[EXERCISE GOAL] Select and copy out every line in the records containing "follow".

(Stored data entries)

— start —

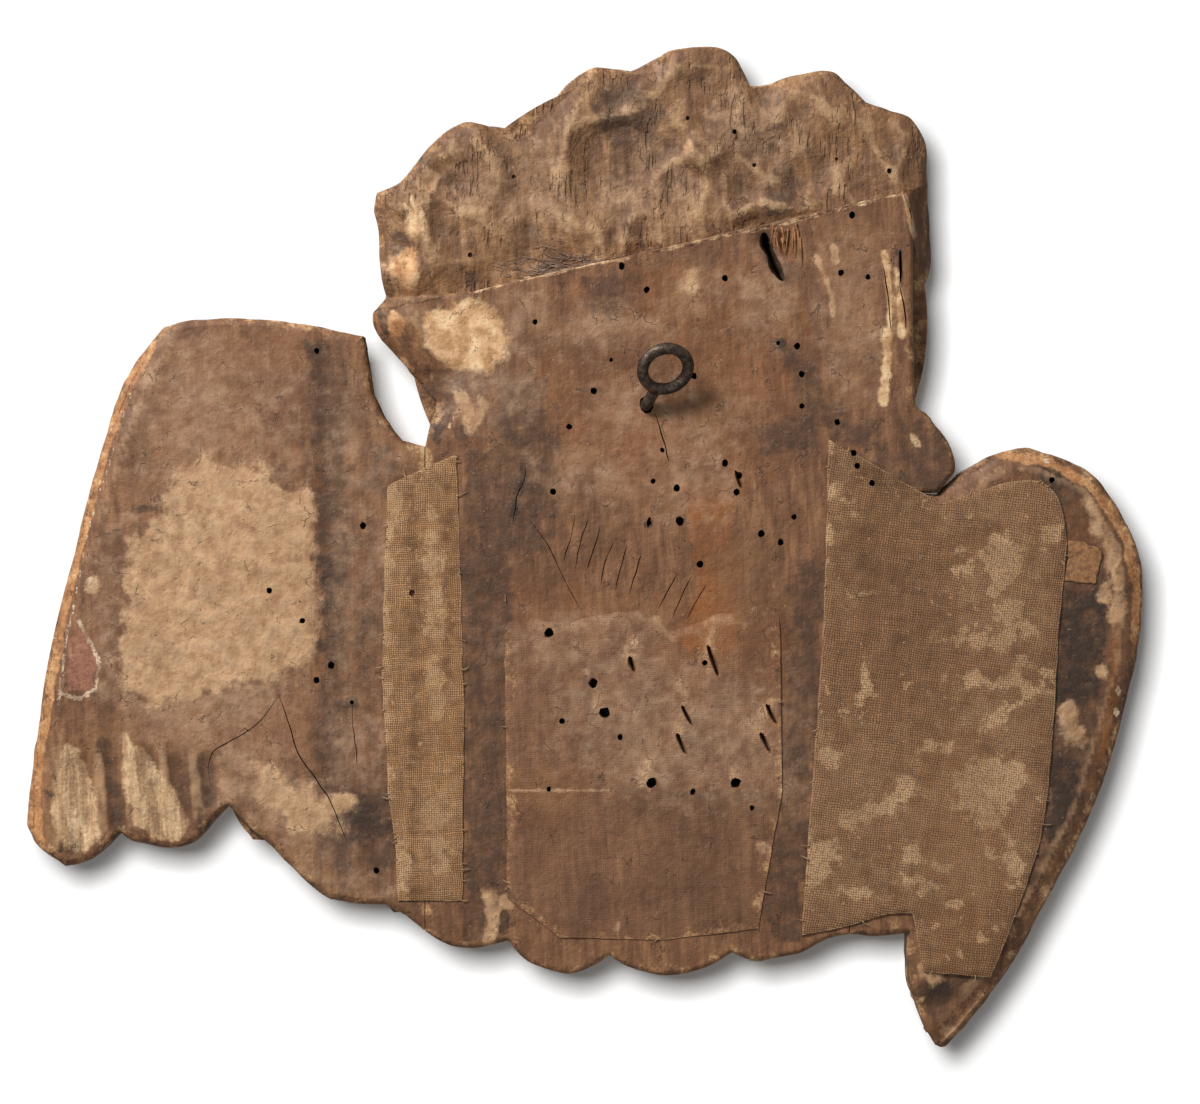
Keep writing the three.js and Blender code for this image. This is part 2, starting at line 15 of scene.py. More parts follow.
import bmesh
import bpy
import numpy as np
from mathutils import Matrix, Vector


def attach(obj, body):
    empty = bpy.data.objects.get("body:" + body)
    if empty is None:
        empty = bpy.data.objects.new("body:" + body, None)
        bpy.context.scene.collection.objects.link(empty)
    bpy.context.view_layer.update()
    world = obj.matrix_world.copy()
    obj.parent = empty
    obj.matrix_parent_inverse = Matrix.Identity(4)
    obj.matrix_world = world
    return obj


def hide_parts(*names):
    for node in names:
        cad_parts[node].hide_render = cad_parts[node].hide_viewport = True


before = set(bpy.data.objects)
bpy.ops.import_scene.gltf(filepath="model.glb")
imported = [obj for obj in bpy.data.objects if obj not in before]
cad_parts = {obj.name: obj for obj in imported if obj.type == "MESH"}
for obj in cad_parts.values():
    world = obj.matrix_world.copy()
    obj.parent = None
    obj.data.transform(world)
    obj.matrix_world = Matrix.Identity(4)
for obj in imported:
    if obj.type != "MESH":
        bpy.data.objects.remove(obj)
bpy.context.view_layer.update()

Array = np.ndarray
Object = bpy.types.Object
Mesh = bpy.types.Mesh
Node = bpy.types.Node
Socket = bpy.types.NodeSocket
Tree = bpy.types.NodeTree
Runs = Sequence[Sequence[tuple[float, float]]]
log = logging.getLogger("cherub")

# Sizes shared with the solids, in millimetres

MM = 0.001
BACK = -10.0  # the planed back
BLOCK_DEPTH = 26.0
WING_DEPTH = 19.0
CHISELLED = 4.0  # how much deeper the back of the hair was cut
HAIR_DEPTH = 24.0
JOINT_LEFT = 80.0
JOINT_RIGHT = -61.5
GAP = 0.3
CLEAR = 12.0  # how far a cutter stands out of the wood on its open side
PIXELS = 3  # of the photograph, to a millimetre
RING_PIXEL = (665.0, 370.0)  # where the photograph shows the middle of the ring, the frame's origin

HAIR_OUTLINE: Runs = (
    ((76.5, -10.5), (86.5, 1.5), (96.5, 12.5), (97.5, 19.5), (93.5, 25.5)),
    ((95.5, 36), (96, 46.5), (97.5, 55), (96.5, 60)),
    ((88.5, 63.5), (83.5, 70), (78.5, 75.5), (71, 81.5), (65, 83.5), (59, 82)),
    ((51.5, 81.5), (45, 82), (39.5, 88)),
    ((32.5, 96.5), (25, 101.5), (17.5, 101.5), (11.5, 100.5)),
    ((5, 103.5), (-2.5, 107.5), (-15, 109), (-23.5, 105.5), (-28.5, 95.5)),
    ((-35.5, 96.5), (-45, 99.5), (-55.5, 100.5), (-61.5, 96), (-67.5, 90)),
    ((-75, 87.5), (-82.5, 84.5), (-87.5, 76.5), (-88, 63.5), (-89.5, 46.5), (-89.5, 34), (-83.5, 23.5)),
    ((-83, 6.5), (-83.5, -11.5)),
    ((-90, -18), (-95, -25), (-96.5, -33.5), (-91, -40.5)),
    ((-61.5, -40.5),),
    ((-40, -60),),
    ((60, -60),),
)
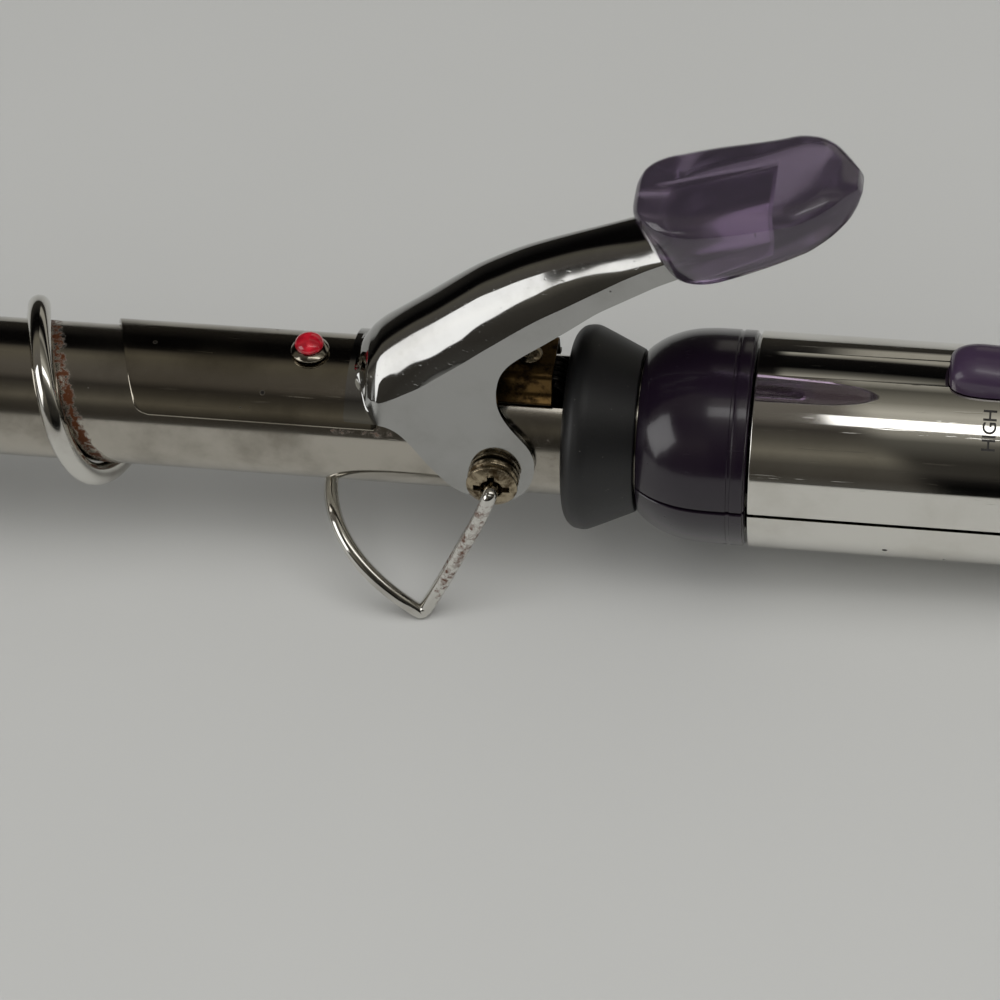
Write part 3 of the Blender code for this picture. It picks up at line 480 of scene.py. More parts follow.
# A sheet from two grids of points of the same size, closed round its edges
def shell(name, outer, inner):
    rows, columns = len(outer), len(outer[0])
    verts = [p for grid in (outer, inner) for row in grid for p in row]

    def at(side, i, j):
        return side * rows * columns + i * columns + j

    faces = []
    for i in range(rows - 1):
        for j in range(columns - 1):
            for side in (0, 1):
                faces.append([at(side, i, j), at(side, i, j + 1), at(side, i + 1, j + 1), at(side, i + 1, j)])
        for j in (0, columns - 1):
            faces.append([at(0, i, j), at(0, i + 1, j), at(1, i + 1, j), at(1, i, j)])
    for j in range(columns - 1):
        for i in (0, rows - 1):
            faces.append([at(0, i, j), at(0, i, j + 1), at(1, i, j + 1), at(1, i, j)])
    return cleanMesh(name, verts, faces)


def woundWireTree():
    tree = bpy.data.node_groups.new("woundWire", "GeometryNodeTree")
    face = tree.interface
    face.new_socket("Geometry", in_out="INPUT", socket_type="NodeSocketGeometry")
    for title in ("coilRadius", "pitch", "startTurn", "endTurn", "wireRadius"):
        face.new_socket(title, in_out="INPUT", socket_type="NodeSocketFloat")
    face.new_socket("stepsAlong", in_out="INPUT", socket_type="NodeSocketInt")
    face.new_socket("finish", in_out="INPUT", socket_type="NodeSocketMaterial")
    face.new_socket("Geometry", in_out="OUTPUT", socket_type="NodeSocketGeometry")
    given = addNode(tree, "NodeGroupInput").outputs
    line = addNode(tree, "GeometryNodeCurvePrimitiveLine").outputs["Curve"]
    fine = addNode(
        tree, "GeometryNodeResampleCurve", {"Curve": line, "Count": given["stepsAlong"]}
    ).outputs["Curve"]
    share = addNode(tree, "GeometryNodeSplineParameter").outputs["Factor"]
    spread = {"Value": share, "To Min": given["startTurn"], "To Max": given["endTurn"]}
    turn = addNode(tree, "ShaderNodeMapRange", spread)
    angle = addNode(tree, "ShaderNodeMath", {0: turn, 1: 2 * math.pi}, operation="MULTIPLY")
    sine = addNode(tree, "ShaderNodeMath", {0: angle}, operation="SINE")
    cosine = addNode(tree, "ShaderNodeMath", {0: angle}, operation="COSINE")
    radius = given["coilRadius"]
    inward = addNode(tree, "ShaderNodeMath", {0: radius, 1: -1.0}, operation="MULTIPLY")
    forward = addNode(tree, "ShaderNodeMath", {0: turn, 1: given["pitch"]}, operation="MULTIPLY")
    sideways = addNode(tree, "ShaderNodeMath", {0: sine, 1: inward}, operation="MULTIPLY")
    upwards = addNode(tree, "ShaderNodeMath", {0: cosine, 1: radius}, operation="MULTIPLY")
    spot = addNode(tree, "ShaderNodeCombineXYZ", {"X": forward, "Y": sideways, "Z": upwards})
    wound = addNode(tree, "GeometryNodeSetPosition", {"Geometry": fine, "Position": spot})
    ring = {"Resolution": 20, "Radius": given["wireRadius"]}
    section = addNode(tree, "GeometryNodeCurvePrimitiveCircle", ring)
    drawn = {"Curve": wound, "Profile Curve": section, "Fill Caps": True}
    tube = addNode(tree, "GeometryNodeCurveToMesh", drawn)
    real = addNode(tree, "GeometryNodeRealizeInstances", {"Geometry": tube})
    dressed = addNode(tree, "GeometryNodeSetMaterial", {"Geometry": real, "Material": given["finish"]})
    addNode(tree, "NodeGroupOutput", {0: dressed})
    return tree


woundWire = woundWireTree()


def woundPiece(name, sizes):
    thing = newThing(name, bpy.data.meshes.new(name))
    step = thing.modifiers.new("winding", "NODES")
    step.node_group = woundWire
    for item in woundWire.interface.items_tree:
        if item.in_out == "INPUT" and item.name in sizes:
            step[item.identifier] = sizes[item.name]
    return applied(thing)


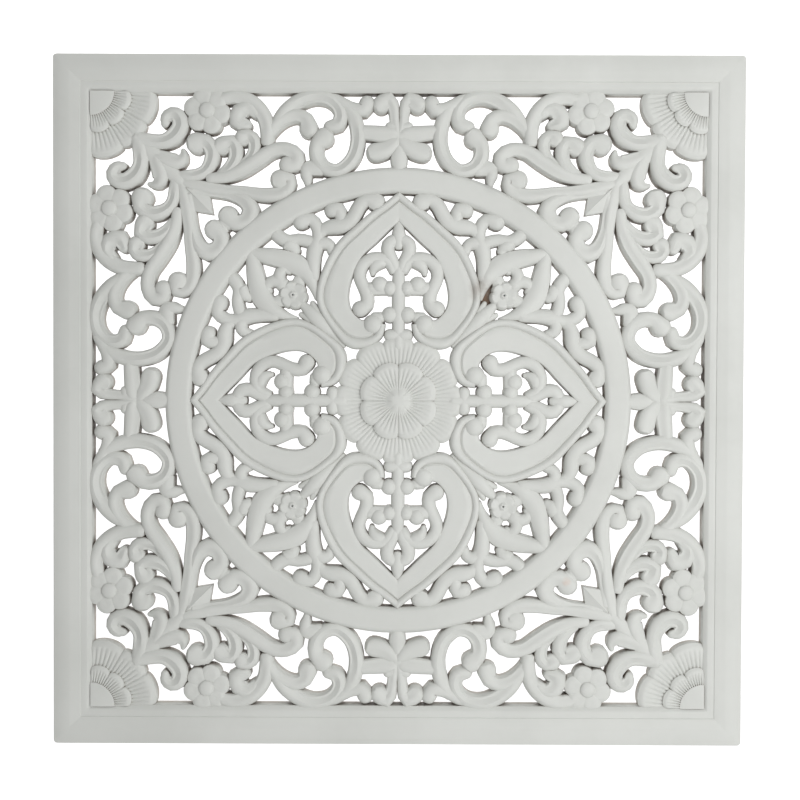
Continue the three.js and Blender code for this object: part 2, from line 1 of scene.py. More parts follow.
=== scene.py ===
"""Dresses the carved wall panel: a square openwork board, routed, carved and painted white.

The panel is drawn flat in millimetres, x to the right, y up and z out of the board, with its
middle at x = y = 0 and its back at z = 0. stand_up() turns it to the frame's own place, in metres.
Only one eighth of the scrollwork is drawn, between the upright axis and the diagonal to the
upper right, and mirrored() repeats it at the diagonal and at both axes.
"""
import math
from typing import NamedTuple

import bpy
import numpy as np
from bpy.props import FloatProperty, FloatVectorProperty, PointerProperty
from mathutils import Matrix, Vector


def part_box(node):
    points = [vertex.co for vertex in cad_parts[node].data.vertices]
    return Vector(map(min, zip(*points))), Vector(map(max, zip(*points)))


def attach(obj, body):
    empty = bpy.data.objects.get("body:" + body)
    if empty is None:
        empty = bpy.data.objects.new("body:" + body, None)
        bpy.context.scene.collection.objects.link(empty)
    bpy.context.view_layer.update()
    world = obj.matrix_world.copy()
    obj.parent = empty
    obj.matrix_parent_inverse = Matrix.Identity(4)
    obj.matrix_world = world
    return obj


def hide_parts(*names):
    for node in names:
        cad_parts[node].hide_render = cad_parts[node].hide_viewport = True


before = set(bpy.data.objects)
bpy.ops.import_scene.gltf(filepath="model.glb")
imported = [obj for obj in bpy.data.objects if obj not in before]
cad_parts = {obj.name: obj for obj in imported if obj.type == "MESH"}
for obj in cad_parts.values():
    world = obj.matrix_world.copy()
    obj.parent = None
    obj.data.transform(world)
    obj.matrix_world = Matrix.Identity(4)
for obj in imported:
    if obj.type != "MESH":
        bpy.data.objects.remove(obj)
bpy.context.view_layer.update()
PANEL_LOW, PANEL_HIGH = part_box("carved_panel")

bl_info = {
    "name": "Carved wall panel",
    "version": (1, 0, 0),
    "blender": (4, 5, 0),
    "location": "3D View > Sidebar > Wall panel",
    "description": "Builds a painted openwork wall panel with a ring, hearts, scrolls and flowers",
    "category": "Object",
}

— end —

[RESPONSE BELOW]
Keep writing the three.js and Blender code for this image. This is part 2, starting at line 15 of scene.py. More parts follow.
Write part 3 of the Blender code for this picture. It picks up at line 480 of scene.py. More parts follow.
Continue the three.js and Blender code for this object: part 2, from line 1 of scene.py. More parts follow.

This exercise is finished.